### PROBLEM TO SOLVE
The first line to copy is the one with "for (const piece"; the last is the one with "DICE = random.Random(7)". Copy each line in that range exactly, leaving out all others.

### RECORDS FOR THIS TASK
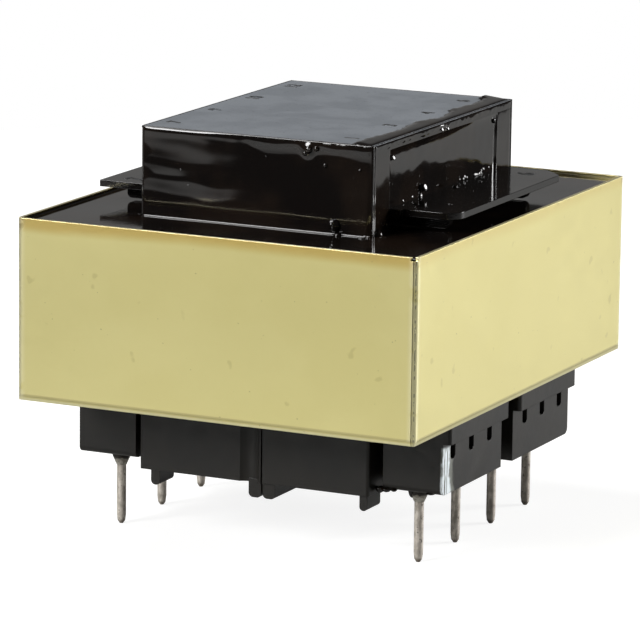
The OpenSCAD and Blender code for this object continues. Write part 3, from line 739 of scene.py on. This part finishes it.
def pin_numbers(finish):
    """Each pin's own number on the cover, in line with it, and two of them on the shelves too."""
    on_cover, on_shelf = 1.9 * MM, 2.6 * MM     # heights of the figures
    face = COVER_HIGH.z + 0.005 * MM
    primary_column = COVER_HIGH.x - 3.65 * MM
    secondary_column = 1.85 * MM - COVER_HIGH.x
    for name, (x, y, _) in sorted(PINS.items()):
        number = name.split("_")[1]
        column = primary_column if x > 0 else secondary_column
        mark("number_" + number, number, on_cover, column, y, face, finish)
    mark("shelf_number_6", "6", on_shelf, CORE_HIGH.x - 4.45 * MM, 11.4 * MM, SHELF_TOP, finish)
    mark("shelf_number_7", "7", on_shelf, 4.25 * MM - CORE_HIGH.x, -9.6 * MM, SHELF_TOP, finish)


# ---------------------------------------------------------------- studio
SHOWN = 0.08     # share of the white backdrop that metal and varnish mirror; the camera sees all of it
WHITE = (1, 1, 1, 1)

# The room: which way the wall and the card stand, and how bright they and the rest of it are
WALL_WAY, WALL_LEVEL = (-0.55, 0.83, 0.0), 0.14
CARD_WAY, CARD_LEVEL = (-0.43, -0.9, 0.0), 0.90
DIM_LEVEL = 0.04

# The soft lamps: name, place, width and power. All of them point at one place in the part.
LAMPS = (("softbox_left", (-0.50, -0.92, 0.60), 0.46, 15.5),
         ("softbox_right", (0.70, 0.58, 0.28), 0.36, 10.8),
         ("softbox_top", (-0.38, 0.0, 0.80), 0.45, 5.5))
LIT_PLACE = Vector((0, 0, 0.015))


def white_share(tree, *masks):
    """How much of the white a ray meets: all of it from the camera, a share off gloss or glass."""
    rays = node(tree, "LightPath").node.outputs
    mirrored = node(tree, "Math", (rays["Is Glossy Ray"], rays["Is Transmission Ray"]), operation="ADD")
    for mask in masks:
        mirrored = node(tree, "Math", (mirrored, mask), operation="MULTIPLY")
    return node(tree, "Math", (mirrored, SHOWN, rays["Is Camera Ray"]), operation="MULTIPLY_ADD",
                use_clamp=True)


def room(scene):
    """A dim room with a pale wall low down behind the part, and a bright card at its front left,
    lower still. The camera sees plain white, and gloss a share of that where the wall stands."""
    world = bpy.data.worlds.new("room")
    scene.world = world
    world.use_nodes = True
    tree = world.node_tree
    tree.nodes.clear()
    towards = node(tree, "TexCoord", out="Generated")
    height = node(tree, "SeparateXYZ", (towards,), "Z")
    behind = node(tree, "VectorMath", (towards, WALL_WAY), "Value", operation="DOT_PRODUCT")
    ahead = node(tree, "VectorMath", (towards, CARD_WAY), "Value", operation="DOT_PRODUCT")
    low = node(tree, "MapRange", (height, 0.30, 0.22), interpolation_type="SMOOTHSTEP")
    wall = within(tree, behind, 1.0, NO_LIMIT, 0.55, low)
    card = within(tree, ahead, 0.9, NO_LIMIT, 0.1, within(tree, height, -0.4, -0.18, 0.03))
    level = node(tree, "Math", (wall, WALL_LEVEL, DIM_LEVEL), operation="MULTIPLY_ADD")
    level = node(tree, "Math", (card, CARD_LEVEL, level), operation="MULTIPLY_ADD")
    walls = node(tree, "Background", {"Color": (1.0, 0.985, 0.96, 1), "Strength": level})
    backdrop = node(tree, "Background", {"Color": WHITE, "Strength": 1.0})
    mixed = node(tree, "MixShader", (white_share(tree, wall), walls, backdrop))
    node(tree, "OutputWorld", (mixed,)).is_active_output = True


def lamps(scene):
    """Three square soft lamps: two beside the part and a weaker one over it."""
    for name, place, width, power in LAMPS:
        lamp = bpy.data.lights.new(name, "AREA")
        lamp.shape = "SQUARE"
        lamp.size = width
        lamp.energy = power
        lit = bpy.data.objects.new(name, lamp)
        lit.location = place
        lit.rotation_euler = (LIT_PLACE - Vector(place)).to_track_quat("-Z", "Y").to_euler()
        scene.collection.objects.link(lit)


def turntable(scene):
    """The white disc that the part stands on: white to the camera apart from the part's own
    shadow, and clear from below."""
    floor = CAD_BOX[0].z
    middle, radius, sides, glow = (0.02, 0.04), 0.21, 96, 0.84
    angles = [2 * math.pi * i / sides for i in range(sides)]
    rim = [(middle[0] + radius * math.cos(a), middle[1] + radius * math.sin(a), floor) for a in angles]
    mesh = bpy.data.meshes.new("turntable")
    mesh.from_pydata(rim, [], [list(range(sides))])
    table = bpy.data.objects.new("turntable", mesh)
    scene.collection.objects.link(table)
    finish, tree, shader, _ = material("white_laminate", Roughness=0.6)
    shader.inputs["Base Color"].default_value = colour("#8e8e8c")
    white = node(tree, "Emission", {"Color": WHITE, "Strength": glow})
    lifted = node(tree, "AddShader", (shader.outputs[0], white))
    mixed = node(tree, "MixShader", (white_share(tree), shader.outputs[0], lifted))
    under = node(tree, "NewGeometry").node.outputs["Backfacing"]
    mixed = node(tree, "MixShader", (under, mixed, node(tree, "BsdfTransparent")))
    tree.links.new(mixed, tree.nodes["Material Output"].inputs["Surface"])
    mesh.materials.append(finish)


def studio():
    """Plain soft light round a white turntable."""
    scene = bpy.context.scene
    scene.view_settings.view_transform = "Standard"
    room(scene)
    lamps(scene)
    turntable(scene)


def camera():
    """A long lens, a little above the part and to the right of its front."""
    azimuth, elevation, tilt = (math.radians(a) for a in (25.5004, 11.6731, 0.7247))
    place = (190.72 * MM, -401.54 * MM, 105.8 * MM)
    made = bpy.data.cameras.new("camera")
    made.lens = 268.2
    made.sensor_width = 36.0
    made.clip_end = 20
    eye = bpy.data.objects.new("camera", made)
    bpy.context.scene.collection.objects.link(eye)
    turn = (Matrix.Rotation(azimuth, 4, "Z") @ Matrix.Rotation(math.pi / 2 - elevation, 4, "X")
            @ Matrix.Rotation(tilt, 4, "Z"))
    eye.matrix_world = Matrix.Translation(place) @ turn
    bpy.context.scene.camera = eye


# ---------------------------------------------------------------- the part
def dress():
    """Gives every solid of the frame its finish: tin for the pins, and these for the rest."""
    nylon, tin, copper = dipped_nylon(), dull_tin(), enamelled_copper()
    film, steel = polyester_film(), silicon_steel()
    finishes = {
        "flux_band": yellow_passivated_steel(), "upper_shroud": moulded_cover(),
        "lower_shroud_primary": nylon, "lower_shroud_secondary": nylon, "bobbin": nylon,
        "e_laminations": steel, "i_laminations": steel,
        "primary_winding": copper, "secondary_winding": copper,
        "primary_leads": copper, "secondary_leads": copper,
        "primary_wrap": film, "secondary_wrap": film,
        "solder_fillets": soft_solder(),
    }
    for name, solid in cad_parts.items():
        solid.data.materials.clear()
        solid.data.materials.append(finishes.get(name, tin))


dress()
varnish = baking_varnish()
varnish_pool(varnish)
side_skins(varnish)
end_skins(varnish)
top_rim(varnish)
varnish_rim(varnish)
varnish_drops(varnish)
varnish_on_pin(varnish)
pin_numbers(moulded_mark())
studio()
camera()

==

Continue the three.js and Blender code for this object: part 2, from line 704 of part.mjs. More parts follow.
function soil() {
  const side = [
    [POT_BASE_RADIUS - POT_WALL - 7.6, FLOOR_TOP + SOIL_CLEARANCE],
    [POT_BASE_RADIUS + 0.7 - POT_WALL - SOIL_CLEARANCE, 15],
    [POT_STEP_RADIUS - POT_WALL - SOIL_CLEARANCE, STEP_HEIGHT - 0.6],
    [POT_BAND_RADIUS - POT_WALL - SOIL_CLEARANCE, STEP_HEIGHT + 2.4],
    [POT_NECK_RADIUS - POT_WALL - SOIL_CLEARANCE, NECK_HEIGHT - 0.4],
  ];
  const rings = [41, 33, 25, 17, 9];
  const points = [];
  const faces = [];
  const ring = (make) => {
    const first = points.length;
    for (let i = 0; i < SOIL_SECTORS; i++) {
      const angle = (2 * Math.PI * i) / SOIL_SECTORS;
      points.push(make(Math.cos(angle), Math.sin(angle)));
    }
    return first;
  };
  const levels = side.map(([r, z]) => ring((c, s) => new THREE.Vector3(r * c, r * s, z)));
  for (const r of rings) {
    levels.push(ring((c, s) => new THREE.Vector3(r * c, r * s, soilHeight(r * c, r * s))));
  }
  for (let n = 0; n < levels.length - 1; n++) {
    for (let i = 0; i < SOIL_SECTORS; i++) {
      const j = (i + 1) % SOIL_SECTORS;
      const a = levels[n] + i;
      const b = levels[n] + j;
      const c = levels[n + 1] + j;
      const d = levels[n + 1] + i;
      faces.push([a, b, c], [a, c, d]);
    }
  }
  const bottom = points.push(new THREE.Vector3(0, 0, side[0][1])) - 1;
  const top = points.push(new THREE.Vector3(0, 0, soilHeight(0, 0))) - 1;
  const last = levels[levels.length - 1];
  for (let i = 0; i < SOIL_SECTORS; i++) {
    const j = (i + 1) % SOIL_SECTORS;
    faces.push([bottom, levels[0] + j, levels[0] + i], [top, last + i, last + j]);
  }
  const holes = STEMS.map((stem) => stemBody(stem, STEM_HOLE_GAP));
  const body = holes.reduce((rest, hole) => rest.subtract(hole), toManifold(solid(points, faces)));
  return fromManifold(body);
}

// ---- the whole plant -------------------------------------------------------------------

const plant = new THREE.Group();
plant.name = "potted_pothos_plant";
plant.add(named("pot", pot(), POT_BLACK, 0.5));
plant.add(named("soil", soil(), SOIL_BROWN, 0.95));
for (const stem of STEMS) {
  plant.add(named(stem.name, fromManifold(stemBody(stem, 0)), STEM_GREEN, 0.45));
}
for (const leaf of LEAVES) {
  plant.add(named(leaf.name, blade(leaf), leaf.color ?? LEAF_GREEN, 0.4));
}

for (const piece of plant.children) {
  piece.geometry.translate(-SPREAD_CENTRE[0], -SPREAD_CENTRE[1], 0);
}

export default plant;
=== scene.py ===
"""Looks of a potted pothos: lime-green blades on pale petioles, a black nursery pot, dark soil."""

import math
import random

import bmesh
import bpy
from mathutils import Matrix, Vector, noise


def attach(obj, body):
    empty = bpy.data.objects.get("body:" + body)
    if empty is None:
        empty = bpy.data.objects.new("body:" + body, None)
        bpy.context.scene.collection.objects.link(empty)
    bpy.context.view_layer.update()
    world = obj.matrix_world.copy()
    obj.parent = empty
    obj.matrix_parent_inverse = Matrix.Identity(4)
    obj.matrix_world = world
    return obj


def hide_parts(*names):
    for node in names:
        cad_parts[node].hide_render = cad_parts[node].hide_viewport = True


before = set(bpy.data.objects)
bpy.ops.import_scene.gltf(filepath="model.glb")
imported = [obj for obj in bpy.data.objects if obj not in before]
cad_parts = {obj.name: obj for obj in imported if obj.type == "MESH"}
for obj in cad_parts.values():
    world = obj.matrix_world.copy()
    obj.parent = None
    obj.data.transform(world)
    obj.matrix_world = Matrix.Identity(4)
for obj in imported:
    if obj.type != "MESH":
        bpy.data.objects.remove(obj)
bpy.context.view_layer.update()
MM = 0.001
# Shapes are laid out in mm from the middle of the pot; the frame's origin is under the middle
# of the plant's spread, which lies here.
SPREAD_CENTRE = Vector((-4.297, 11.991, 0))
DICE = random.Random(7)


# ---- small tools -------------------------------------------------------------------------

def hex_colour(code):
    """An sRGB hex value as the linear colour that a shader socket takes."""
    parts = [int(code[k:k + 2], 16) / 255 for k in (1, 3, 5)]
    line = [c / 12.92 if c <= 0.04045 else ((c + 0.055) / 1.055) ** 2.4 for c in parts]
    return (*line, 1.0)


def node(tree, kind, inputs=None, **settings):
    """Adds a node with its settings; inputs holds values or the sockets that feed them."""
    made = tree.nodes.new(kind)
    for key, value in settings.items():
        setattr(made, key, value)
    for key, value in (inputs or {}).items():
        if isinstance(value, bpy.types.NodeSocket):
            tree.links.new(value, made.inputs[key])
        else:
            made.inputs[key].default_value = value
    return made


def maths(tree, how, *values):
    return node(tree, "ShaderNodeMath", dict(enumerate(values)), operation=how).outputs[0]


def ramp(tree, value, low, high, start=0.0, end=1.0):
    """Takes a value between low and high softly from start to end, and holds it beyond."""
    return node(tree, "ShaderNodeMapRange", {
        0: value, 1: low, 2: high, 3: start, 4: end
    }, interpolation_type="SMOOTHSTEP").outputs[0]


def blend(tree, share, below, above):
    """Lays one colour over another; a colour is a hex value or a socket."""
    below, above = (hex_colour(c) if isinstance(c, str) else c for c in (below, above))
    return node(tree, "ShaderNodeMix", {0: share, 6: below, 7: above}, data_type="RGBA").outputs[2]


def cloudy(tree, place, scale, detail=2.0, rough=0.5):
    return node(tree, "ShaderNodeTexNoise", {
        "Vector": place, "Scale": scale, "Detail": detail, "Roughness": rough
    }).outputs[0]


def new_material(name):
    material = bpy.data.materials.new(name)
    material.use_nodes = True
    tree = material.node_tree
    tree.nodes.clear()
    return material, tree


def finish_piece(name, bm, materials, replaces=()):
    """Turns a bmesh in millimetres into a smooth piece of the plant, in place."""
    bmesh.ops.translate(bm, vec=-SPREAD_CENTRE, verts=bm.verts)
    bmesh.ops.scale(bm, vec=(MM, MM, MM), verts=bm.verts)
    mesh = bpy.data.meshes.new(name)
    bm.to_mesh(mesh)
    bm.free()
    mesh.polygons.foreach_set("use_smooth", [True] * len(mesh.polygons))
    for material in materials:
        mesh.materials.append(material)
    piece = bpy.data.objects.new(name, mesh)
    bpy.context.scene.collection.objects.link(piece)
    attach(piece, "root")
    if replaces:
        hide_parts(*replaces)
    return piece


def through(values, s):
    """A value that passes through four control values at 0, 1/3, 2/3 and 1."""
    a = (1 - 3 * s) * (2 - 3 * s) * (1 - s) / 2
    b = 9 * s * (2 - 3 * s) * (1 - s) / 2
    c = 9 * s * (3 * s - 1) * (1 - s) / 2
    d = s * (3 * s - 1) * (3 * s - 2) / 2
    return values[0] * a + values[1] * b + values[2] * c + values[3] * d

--

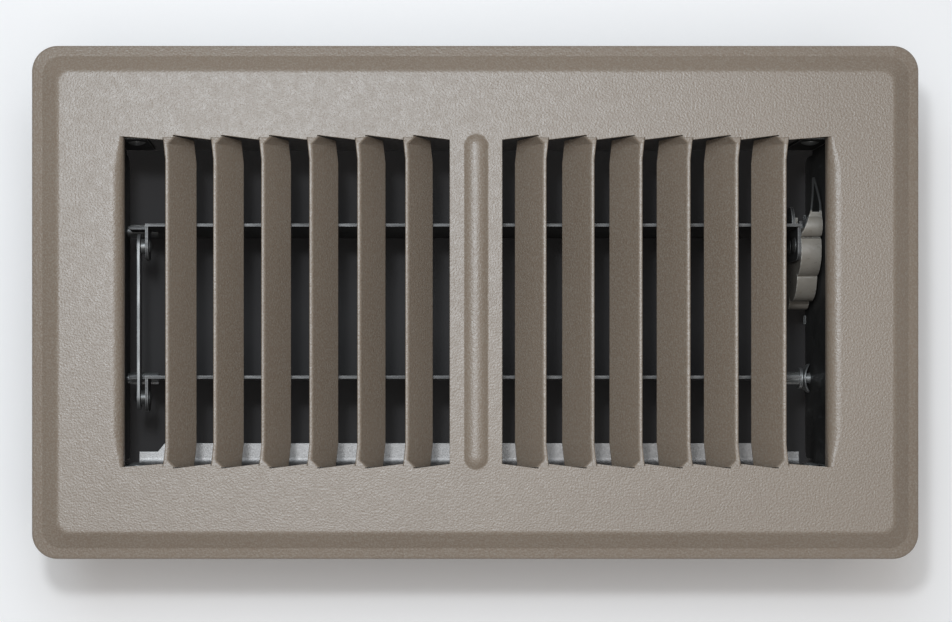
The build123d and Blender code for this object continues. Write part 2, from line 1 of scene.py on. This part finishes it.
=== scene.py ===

### OUTPUT OF THE EXERCISE
for (const piece of plant.children) {
  piece.geometry.translate(-SPREAD_CENTRE[0], -SPREAD_CENTRE[1], 0);
}

export default plant;
=== scene.py ===
"""Looks of a potted pothos: lime-green blades on pale petioles, a black nursery pot, dark soil."""

import math
import random

import bmesh
import bpy
from mathutils import Matrix, Vector, noise


def attach(obj, body):
    empty = bpy.data.objects.get("body:" + body)
    if empty is None:
        empty = bpy.data.objects.new("body:" + body, None)
        bpy.context.scene.collection.objects.link(empty)
    bpy.context.view_layer.update()
    world = obj.matrix_world.copy()
    obj.parent = empty
    obj.matrix_parent_inverse = Matrix.Identity(4)
    obj.matrix_world = world
    return obj


def hide_parts(*names):
    for node in names:
        cad_parts[node].hide_render = cad_parts[node].hide_viewport = True


before = set(bpy.data.objects)
bpy.ops.import_scene.gltf(filepath="model.glb")
imported = [obj for obj in bpy.data.objects if obj not in before]
cad_parts = {obj.name: obj for obj in imported if obj.type == "MESH"}
for obj in cad_parts.values():
    world = obj.matrix_world.copy()
    obj.parent = None
    obj.data.transform(world)
    obj.matrix_world = Matrix.Identity(4)
for obj in imported:
    if obj.type != "MESH":
        bpy.data.objects.remove(obj)
bpy.context.view_layer.update()
MM = 0.001
# Shapes are laid out in mm from the middle of the pot; the frame's origin is under the middle
# of the plant's spread, which lies here.
SPREAD_CENTRE = Vector((-4.297, 11.991, 0))
DICE = random.Random(7)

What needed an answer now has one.